“It is the tale, not he who tells it.” Stephen King
Sadly, I can’t claim to have had a love of reading since early childhood, but I did love coming up with storylines, whether I had my hands on Lego, action figures, cars, wooden guns or simply my imagination. Which was useful, since my only sister is ten years older and without today’s myriad of technology I often had to keep myself entertained.
When I was 15, I went to the library and got a book by Stephen King. I loved horror movies—a friend and I often rented the Nightmare on Elm Streets after school—and I knew Stephen King’s name from some of his films. I came home with The Dark Half. I don’t remember why; perhaps it was the only one on the shelf. But that was it. For the next two, three years I pretty much exclusively read Stephen King’s novels and short stories.

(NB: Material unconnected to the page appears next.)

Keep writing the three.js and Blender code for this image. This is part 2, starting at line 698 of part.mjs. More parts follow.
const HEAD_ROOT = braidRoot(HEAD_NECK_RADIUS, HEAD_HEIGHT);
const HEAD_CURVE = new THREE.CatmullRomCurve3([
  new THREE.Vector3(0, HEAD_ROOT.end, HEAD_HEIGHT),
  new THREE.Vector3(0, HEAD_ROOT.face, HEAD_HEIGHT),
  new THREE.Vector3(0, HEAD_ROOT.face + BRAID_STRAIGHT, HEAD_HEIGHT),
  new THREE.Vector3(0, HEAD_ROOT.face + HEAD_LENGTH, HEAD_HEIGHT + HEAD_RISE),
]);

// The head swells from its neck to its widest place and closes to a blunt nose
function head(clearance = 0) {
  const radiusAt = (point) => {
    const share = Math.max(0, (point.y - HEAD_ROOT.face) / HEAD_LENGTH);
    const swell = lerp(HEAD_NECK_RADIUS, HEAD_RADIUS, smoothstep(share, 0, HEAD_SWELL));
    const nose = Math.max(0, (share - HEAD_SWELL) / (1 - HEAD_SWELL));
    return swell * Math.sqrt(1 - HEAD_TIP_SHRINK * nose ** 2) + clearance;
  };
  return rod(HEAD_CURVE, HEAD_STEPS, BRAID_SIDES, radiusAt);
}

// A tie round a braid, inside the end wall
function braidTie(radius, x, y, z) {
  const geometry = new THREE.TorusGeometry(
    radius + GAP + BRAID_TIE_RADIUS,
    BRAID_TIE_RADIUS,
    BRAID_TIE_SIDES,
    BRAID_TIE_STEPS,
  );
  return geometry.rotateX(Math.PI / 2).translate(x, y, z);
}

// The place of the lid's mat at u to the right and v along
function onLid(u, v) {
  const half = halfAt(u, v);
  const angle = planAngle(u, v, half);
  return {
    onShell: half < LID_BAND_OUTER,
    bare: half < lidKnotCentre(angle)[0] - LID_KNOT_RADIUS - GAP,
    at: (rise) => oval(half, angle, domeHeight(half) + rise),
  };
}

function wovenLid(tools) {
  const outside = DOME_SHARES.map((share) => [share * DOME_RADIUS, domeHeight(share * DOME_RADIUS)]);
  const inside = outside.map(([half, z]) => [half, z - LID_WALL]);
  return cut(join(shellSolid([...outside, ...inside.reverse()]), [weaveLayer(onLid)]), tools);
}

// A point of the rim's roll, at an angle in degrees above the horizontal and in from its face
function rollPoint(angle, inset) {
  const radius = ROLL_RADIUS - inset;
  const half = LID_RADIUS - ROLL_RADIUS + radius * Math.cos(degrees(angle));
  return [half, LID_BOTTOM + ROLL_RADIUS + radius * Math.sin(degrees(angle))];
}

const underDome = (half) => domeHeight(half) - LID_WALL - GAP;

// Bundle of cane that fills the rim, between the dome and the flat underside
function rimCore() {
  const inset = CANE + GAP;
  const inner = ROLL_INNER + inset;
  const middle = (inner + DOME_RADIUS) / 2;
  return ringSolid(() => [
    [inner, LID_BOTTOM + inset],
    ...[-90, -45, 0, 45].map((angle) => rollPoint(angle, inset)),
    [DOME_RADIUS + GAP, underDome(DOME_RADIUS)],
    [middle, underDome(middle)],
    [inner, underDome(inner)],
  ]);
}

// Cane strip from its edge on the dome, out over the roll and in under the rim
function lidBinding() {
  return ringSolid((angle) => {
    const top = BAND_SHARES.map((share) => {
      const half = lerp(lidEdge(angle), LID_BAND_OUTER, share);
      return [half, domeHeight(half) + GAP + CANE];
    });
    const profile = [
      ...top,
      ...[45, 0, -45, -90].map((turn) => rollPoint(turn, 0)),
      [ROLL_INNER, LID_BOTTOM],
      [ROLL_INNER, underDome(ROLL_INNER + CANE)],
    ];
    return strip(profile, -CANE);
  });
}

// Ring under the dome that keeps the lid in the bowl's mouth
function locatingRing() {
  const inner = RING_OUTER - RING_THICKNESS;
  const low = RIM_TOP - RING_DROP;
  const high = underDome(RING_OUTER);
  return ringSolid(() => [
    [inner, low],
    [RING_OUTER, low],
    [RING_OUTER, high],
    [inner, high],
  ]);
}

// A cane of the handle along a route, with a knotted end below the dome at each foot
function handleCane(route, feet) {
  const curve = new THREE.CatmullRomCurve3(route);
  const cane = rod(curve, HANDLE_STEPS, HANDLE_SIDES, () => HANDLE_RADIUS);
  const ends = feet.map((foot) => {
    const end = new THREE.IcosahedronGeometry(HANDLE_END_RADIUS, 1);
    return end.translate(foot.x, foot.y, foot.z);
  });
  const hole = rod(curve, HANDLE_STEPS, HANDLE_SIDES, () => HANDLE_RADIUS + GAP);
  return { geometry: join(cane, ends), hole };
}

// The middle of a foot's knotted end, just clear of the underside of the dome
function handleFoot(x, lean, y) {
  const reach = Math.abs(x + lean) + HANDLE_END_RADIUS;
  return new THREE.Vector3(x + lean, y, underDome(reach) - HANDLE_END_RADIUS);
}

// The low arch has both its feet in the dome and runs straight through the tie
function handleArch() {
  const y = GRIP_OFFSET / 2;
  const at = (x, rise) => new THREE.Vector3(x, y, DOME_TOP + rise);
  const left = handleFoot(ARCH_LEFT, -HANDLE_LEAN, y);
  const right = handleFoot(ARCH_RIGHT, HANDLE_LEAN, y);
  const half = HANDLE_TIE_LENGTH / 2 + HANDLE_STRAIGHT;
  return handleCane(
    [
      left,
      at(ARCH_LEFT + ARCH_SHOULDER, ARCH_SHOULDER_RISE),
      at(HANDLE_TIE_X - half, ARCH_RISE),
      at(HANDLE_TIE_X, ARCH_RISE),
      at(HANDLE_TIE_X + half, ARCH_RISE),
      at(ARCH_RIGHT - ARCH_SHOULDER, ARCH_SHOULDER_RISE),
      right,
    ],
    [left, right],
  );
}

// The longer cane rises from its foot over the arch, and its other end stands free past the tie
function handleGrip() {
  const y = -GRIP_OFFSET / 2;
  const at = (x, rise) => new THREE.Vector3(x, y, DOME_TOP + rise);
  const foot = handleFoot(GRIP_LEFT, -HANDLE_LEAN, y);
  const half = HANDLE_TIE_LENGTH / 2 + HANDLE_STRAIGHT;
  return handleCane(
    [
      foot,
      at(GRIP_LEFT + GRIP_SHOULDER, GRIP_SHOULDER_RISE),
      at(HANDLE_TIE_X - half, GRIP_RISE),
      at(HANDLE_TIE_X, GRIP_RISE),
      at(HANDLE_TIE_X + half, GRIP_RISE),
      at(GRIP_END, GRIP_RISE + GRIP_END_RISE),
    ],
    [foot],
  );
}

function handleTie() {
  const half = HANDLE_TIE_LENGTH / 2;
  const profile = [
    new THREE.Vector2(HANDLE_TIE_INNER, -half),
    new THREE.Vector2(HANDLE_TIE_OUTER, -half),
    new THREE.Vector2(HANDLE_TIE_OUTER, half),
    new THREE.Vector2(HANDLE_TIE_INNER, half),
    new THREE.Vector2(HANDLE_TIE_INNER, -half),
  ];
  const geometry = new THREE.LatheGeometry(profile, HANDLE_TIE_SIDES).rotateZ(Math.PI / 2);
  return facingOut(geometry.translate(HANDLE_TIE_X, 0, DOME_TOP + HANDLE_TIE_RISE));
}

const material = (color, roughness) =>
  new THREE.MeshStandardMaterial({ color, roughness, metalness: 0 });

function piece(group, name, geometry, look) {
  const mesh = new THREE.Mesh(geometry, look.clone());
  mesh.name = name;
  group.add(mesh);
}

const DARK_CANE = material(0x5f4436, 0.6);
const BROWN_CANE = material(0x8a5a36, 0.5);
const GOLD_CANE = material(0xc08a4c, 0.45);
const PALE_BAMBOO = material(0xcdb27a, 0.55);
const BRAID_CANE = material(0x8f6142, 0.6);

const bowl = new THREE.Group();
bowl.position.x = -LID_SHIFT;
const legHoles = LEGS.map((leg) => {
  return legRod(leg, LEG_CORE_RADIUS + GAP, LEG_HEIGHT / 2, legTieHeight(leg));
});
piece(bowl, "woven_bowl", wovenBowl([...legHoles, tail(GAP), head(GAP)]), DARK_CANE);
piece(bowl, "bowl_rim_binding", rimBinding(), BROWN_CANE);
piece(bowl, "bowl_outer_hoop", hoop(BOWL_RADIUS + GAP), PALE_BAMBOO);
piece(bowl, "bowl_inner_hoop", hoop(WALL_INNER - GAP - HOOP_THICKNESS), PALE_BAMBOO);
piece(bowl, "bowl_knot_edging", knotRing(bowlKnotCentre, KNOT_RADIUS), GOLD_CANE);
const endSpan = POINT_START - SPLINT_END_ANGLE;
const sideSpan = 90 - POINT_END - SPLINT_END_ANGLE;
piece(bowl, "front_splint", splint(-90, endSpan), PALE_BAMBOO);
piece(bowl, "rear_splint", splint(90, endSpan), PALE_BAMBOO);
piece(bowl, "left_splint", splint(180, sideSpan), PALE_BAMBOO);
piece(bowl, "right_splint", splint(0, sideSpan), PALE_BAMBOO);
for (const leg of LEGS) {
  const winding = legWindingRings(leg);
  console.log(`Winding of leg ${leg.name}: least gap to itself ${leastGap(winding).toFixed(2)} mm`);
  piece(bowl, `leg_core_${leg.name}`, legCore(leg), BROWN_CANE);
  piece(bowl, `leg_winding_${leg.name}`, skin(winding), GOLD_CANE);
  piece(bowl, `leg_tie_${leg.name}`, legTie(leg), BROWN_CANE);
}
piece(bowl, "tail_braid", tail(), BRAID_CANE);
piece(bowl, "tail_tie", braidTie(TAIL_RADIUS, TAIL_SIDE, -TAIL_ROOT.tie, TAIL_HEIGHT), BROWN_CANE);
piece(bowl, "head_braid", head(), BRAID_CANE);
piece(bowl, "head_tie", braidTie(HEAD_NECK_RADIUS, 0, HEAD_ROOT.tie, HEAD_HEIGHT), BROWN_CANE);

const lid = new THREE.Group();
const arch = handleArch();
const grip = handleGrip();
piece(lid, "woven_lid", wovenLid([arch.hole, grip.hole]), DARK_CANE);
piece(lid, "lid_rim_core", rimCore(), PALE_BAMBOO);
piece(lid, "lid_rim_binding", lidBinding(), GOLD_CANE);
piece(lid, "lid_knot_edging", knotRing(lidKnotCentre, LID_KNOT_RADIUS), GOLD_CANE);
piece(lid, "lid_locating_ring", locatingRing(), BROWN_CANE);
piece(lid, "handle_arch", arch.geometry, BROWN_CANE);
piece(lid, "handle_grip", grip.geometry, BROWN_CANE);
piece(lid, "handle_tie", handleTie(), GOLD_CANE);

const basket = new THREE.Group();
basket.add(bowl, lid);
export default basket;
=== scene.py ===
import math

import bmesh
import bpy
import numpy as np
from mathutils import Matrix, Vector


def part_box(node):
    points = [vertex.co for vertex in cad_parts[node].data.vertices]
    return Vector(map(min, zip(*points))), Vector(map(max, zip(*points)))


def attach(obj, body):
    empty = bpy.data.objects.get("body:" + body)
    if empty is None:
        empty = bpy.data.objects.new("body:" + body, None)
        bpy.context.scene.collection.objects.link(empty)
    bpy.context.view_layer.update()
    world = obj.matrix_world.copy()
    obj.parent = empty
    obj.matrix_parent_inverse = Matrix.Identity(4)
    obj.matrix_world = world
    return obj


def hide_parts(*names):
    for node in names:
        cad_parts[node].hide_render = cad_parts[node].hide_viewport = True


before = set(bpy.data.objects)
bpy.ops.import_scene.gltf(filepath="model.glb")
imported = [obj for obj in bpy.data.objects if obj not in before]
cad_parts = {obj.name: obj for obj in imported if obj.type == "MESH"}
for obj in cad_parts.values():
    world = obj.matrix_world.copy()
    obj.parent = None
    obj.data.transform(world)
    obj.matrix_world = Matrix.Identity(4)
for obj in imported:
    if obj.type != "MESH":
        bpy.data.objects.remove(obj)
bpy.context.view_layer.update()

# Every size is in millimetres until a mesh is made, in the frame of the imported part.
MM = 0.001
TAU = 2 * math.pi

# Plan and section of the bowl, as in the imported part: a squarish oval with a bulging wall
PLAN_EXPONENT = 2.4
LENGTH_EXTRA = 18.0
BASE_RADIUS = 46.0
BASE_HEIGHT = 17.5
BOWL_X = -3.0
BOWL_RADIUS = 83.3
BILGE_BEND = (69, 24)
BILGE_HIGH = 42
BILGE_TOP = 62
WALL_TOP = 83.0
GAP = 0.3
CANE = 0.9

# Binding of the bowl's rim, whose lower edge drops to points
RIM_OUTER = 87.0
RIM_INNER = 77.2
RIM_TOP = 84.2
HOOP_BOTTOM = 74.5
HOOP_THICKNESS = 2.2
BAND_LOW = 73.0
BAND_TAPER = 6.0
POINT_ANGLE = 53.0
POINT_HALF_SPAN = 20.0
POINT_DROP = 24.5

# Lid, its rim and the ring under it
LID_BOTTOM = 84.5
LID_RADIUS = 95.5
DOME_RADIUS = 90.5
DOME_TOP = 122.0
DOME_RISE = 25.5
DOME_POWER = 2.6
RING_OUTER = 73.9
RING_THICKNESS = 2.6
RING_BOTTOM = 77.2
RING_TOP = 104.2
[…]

While reading IT I began to think about writing. My first story was called “Vengeance”, a 26-page cauldron into which I stirred everything from aliens to devil worshippers. Truth be told, it was pretty poor, but I fell hopelessly in love. I wrote more short stories, all horror or supernatural, some of which weren’t too bad. A dream had been born—I wanted to be a writer.
I only began writing in Afrikaans several years later. Out of curiosity. But I had so much fun, the story grew into my first full-length novel. It wasn’t particularly great, either, but I discovered that it was huge fun to write in Afrikaans—especially dialogue—and it was proof that I could write an entire book. It seems like an impossible number of pages to fill when first starting out.

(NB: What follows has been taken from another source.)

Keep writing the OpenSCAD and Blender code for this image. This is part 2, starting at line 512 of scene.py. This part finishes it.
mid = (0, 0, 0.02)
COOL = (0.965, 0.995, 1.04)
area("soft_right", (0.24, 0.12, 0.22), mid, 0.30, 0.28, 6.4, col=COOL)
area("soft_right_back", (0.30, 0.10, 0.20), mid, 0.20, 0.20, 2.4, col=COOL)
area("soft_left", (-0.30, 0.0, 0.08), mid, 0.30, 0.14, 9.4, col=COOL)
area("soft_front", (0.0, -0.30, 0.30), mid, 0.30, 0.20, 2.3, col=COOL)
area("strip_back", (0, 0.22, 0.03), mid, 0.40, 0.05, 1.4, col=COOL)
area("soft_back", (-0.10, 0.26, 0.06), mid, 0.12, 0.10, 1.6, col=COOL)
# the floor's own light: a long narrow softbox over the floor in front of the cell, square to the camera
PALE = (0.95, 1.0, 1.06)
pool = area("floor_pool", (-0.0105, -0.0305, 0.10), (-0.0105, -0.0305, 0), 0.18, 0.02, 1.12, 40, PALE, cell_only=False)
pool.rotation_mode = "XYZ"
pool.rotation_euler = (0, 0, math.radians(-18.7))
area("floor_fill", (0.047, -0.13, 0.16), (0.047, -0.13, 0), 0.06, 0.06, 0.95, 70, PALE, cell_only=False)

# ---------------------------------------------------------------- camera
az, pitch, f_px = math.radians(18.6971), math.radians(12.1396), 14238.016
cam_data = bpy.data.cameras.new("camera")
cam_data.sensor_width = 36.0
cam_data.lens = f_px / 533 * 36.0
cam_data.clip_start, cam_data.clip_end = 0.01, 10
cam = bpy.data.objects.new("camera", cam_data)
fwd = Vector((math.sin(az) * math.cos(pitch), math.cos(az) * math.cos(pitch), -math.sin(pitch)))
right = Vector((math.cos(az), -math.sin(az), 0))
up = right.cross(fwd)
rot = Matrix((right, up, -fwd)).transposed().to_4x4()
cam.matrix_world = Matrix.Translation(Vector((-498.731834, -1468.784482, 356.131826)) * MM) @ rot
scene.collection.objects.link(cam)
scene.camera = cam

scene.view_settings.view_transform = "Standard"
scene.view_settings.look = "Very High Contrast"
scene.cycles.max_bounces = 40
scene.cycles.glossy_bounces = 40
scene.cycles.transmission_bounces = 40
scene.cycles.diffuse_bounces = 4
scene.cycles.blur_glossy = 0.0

Meanwhile, I’d developed a somewhat worrying interest in serial killers. Vampires had always been my favourite horror creature, so it was probably only natural. The big difference, of course, is that serial killers exist. They walk among us. They look like us. Men like Jeffrey Dahmer and Ted Bundy fascinated me. I wanted to know why they were like that. And that was when I began reading true crime books.
Naturally, I would start writing about serial killers. I studied Psychology and Criminology at the University of South Africa. Psychology was fascinating and I also completed an honours degree. Then I set out to write my first crime novel. And discovered that getting it published was not so easy …

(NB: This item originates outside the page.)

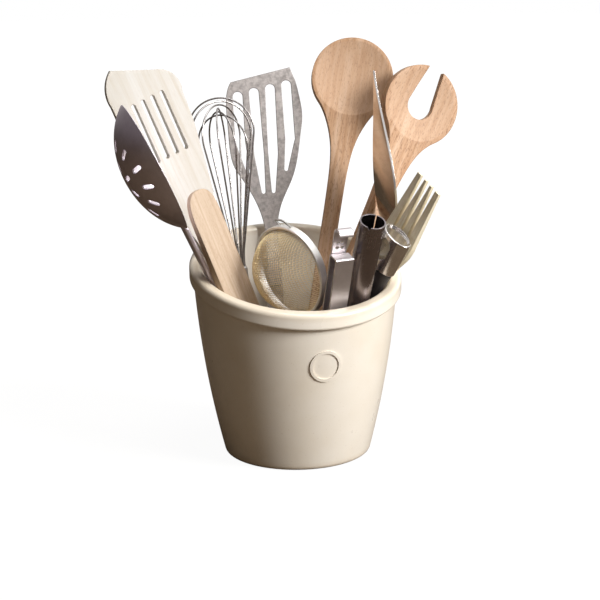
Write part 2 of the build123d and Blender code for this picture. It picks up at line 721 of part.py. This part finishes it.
lip_centre = zester_length + zester_head_height - zester_lip_radius
with BuildPart() as zester_head:
    with BuildSketch(Plane.XZ.offset(-zester_depth / 2)) as zester_plate:
        with Locations((0, zester_length - zester_head_overlap)):
            Rectangle(zester_head_width, zester_head_overlap + zester_head_height - zester_lip_radius,
                      align=(Align.CENTER, Align.MIN))
        with Locations((0, zester_length + zester_head_height * 0.3)):
            with GridLocations(zester_hole * 1.6, zester_hole * 1.6, 2, 2):
                Circle(zester_hole / 2, mode=Mode.SUBTRACT)
    extrude(amount=-zester_sheet)
    with BuildSketch(Plane.YZ) as lip_section:
        with Locations((zester_depth / 2 + zester_sheet - zester_lip_radius, lip_centre)):
            Circle(zester_lip_radius)
            Circle(zester_lip_radius - zester_sheet, mode=Mode.SUBTRACT)
            Rectangle(2 * zester_lip_radius, 2 * zester_lip_radius, align=(Align.CENTER, Align.MAX),
                      mode=Mode.SUBTRACT)
    extrude(amount=zester_head_width / 2, both=True)

zester_place = stand_place(zester_body.part, zester_stand)
zester_body.part = zester_place * zester_body.part
zester_body.part.label = "zester_body"
export_step(zester_body.part, "parts/zester_body.step")
zester_head.part = zester_place * zester_head.part
zester_head.part.label = "zester_head"
export_step(zester_head.part, "parts/zester_head.step")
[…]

The But Years. Letters from publishers followed a similar pattern, starting with some compliments before moving on to the inevitable “but”. The twist. And never for the better.
Then one day I saw a link to the South African Writers College. I still don’t quite understand how Google grabbed that one, since I was searching for something completely unrelated. The Write a Novel course piqued my interest. Particularly the part where you send a section of your story along with each module to your tutor. And that was how I met Wilna Adriaanse.
I began work on a new novel for the course. The main character was a middle-aged detective, somewhat dispirited, tasked with investigating the murders of a number of teenage girls. The working title was “Donker Spoor” (Dark Trail). Wilna proved to be a twist in my writing. A good one. Her advice, help and stern reader’s eye made a big difference. And her support did not stop when the course did. She kept on believing in my manuscript.
“Writing is rewriting,” one publisher wrote in a report, “writing is reading and fixing.” And the manuscript went through a number of drafts. Eventually, I sent it to LAPA Publishers and it found its way to the desk of Cecilia Britz. And one day in 2013, a day that started out like most others, I received an email from her. And my dream came true.